There is nothing more enjoyable than the laughter of a child, unless it's 3am..... and you don't have a child

Reactions: Funny 2


----------



## BhavZ (10/7/14)

Challenge completed.. My resitance must be high


----------



## Stroodlepuff (10/7/14)

Resistance is futile with this one! So adorable! Kinda almost makes me broody... ALMOST

Reactions: Agree 1 | Funny 2


----------



## annemarievdh (10/7/14)

Aaaa so sweet, there is nothing like a baby/child laughing to full a mothers hard with so much joy. I didn’t laugh but I smiled and miss my baby's sooo much at this moment.

AND

Ooooo @Stroodlepuff, why just almost


----------



## Stroodlepuff (10/7/14)

annemarievdh said:


> Aaaa so sweet, there is nothing like a baby/child laughing to full a mothers hard with so much joy.

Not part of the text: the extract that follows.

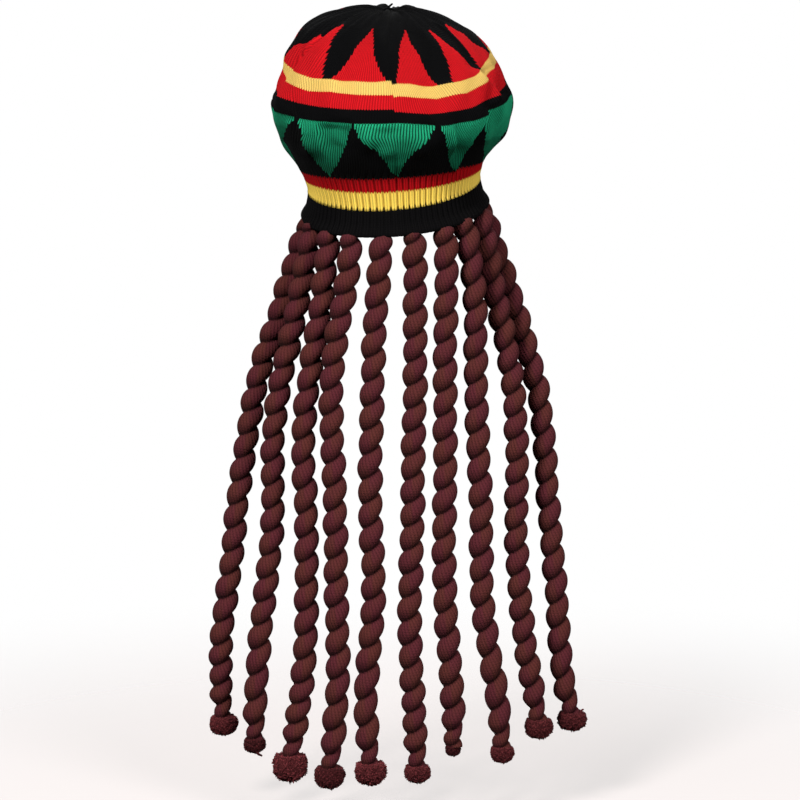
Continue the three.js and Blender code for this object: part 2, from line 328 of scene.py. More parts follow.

I didn’t laugh but I smiled and miss my baby's sooo much at this moment.
> 
> AND
> 
> Ooooo @Stroodlepuff, why just almost


 
Kids are expensive  and hard work  I like being able to give them back haha

Reactions: Funny 1


----------



## annemarievdh (10/7/14)

Stroodlepuff said:


> Kids are expensive  and hard work  I like being able to give them back haha


 
Hahahahaha yes until you have your own and then you don't want to let go of them

Reactions: Agree 1


----------



## BumbleBee (10/7/14)

Stroodlepuff said:


> Kids are expensive  and hard work  I like being able to give them back haha


The rewards greatly out number the negatives. Thought exacty the same until the little one came, can't imagine life without him.

Reactions: Agree 1


----------



## Stroodlepuff (10/7/14)

BumbleBee said:


> The rewards greatly out number the negatives. Thought exacty the same until the little one came, can't imagine life without him.


 
Lol I dont not want kids... just not now  Giz has a daughter and I love her to pieces as if she were my own, but when she goes home to her mom I am thankful because its exahusting lol I know it would be different if she was my own though  

One day  Maybe

Reactions: Like 1


----------



## annemarievdh (10/7/14)

Stroodlepuff said:


> Lol I dont not want kids... just not now  Giz has a daughter and I love her to pieces as if she were my own, but when she goes home to her mom I am thankful because its exahusting lol I know it would be different if she was my own though
> 
> One day  Maybe


 
Hahaha no the exahustion is more when they are your own... but you wont mind


----------



## Metal Liz (10/7/14)

does it count if i was laughing in my head hahaha

Reactions: Funny 1


----------



## annemarievdh (10/7/14)

Metal Liz said:


> does it count if i was laughing in my head hahaha


 
I think it counts


----------



## Die Kriek (10/7/14)

I failed . . . twice. That 3rd one's face is just priceless! And Charlie is an evil little bugger, that laugh at the end says he knew exactly what he was doing!

Reactions: Funny 3


----------